--- Start of Information shown ---

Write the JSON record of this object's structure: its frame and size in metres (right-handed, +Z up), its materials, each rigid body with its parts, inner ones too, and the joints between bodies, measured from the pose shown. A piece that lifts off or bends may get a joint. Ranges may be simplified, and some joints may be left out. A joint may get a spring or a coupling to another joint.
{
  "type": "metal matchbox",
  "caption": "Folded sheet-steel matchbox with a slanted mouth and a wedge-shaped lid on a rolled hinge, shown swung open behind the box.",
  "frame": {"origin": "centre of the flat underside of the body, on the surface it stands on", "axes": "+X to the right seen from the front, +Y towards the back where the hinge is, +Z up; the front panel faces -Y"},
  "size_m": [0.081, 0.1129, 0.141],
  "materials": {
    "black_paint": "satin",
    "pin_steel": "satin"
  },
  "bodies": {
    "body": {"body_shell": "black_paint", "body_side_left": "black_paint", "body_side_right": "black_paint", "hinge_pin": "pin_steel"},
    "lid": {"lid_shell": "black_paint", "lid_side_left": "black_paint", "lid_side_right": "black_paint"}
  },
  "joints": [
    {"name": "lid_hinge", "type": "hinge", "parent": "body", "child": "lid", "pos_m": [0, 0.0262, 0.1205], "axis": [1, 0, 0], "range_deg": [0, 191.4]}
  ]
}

--- End of Information shown ---

Problem description.
Return every line exactly.

Result of this exercise.
Write the JSON record of this object's structure: its frame and size in metres (right-handed, +Z up), its materials, each rigid body with its parts, inner ones too, and the joints between bodies, measured from the pose shown. A piece that lifts off or bends may get a joint. Ranges may be simplified, and some joints may be left out. A joint may get a spring or a coupling to another joint.
{
  "type": "metal matchbox",
  "caption": "Folded sheet-steel matchbox with a slanted mouth and a wedge-shaped lid on a rolled hinge, shown swung open behind the box.",
  "frame": {"origin": "centre of the flat underside of the body, on the surface it stands on", "axes": "+X to the right seen from the front, +Y towards the back where the hinge is, +Z up; the front panel faces -Y"},
  "size_m": [0.081, 0.1129, 0.141],
  "materials": {
    "black_paint": "satin",
    "pin_steel": "satin"
  },
  "bodies": {
    "body": {"body_shell": "black_paint", "body_side_left": "black_paint", "body_side_right": "black_paint", "hinge_pin": "pin_steel"},
    "lid": {"lid_shell": "black_paint", "lid_side_left": "black_paint", "lid_side_right": "black_paint"}
  },
  "joints": [
    {"name": "lid_hinge", "type": "hinge", "parent": "body", "child": "lid", "pos_m": [0, 0.0262, 0.1205], "axis": [1, 0, 0], "range_deg": [0, 191.4]}
  ]
}